Though the Groom Lake complex was known to exist, and Dreamland well known as restricted airspace, inquiries to any government agency—military or civilian—always elicited the uniform response that there was no such place. You might as well be asking a stranger for directions to the Emerald City of Oz.
One of the strangest aspects of the CIA and air force denial of their “Emerald City” was their reticence to acknowledge that they had used the term “Area 51” themselves. One of the few potentially real official mentions came in a May 1967 memo appearing to be from Director of Central Intelligence Richard Helms. This document, in which aircraft deployments from “Area 51” are discussed, has been in circulation for a number of years, but it has not been authenticated.
The first official acknowledgement that the place was officially called Area 51 came on June 25, 2013, with the release of a slightly less redacted version of the 1992 Pedlow and Welzenbach report. In it, we now see that the authors refer to the Groom Lake base as “Area 51” on sixteen pages, although the index shows that at least three additional references to Area 51 remained redacted.
It turns out that Pedlow and Welzenbach had also officially put Area 51 on the map at about the same time that Bob Lazar was doing so unofficially. In the 2013 release, a previously redacted map places Area 51 within Area R-4808N as seen in the FAA map on page seven in this book, and within the red box at the center of our map on page eight.
Why did the CIA redact the casual references to Area 51 by Pedlow and Welzenbach when their very detailed report was first released many years ago? We don’t know, and perhaps we never will. This only serves to add to the mystery surrounding Area 51, but perhaps this was not unintentional. By allowing the term to be the sole property of the UFO speculators for a quarter of a century, the CIA and the air force may have hoped for a diversion of serious scrutiny.
However, despite the redactions of the term in the 1992 report, it was in this same time frame that Area 51 was becoming the focus of a great deal of attention and speculation, some of it serious, much of it on the strange side. In the 1980s, and especially in the 1990s after Bob Lazar’s stories became part of extraterrestrial folklore, a growing number of people began bringing their binoculars to the desert, where the well-guarded perimeter of “Area 51” only gave rise to suspicions that the conspiracy theories bore at least a modicum of substance.
Both extraterrestrial believers and the merely curious came to visit, hoping to catch a glimpse of mysterious lights in the sky and to marvel at the mysterious “black mailbox,” where it was once theorized that the extraterrestrials and/or the keepers of those extraterrestrials picked up their mail.
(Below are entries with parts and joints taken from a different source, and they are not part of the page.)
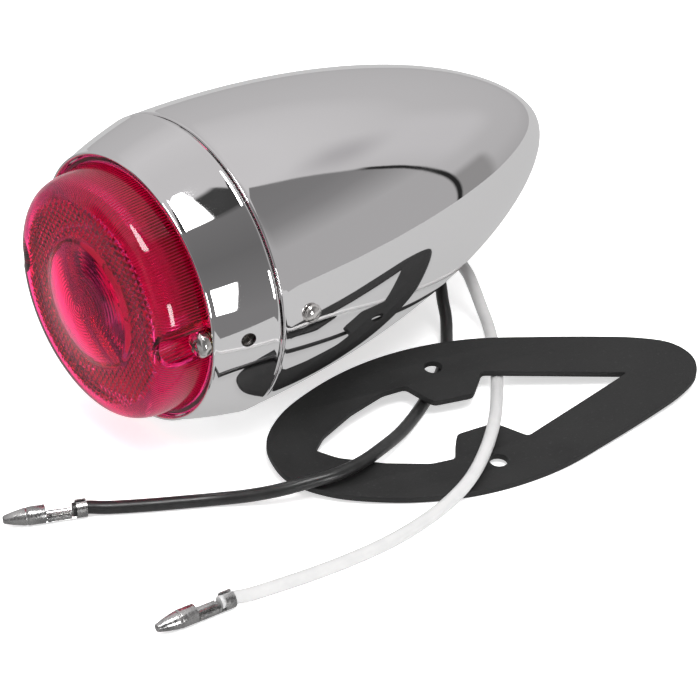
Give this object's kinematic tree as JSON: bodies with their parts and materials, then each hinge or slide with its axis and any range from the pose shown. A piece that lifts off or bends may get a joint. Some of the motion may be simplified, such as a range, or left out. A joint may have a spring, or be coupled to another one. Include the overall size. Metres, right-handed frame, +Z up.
{
  "type": "tail light",
  "caption": "Bullet-shaped chrome tail light with a red reflex lens, bayonet bulb, sloping underside, loose rubber gasket and two wires with bullet connectors.",
  "frame": {"origin": "centre of the bounding box of everything except the free wires and their connectors, at the floor", "axes": "+X along the lamp from its lens to its tail, +Y to the lamp's left side, +Z up"},
  "size_m": [0.158, 0.1075, 0.0678],
  "materials": {
    "chrome": "mirror plated",
    "zinc_steel": "zinc plated",
    "red_lens": "polished, see-through red",
    "clear_glass": "clear",
    "white_paint": "gloss white",
    "brass": "satin",
    "tinned": "tinned",
    "solder": "dull",
    "insulation": "matt",
    "tungsten": "dull",
    "black_rubber": "matt",
    "black_vinyl": "satin",
    "white_vinyl": "satin"
  },
  "bodies": {
    "lamp": {"housing": "chrome", "bezel": "chrome", "lens": "red_lens", "lens_seal": "black_rubber", "bracket": "zinc_steel", "reflector": "white_paint", "bulb_socket": "zinc_steel", "contact_spring": "zinc_steel", "black_lead": "black_vinyl", "white_lead": "white_vinyl", "mounting_bar": "zinc_steel", "wire_grommet": "black_rubber", "black_wire": "black_vinyl", "white_wire": "white_vinyl", "black_connector": "tinned", "white_connector": "tinned", "gasket": "black_rubber", "lens_screw_right": "zinc_steel", "lock_washer_right": "zinc_steel", "flat_washer_right": "zinc_steel", "side_screw_right": "chrome", "side_nut_right": "zinc_steel", "mounting_nut_right": "zinc_steel", "lens_screw_left": "zinc_steel", "lock_washer_left": "zinc_steel", "flat_washer_left": "zinc_steel", "side_screw_left": "chrome", "side_nut_left": "zinc_steel", "mounting_nut_left": "zinc_steel"},
    "contact": {"contact_carrier": "insulation", "contact_button": "brass"},
    "bulb": {"bulb_glass": "clear_glass", "bulb_base": "brass", "bulb_pin_top": "brass", "bulb_pin_bottom": "brass", "bulb_insulator": "insulation", "bulb_contact": "solder", "bulb_filament": "tungsten"}
  },
  "joints": [
    {"name": "bulb_push", "type": "slide", "parent": "lamp", "child": "contact", "axis": [1, 0, 0], "range_m": [0, 0.0016], "stiffness_N_per_m": 1500, "springref_m": -0.002, "deforming": ["contact_spring", "black_lead"]},
    {"name": "bulb_turn", "type": "hinge", "parent": "contact", "child": "bulb", "pos_m": [-0.0269, 0.0188, 0.0339], "axis": [1, 0, 0], "range_deg": [-25, 0]}
  ]
}
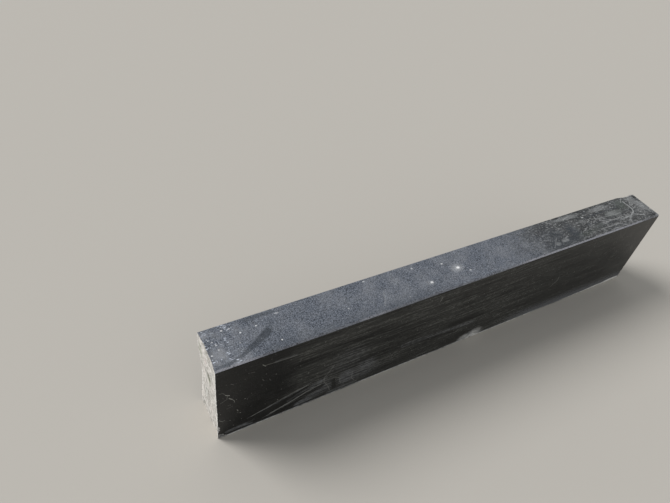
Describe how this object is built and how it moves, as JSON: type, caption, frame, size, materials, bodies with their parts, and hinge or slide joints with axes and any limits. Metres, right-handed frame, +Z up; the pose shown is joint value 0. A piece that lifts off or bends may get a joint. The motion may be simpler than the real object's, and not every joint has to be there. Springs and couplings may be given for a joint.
{
  "type": "granite kerb stone",
  "caption": "Long upright black granite kerb stone: sawn block with polished faces, a dusty honed top, a pale split end and chipped corners.",
  "frame": {"origin": "middle of the bed, the face that the kerb stands on", "axes": "+X along the kerb from the split end to the sawn end, -Y out of the exposed long face, +Z up"},
  "size_m": [1.25, 0.1, 0.25],
  "materials": {
    "granite": "black granite: polished long faces, honed and dusty top, sawn end and bed, pale rough split end"
  },
  "bodies": {
    "root": {"kerb_stone": "granite"}
  },
  "joints": []
}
Painted white since the late 1990s, the mailbox actually belongs to rancher Steve Medlin.
In 1996, as the interest in Area 51 promised to lure even more tourists to this remote corner of the state, the state of Nevada even went so far as to designate its State Highway 375 (formerly State Highway 25) as the “Extraterrestrial Highway.”
As the initial excitement about the extraterrestrial theory faded, those who had come to drive this highway discovered that there were strange, unidentifiable lights in the sky. They were literally seeing flying objects that they could not identify! There really were UFOs in the skies over Area 51, but they were not of another world; they were from ours.
And so it was that the “black airplane” cult grew up upon ground fertilized by theories of the unexplained that had their origins among those who have longed for the extraterrestrials to be real.
The black airplanes, though, are real, and this is their story—or at least as much of it as we can tell.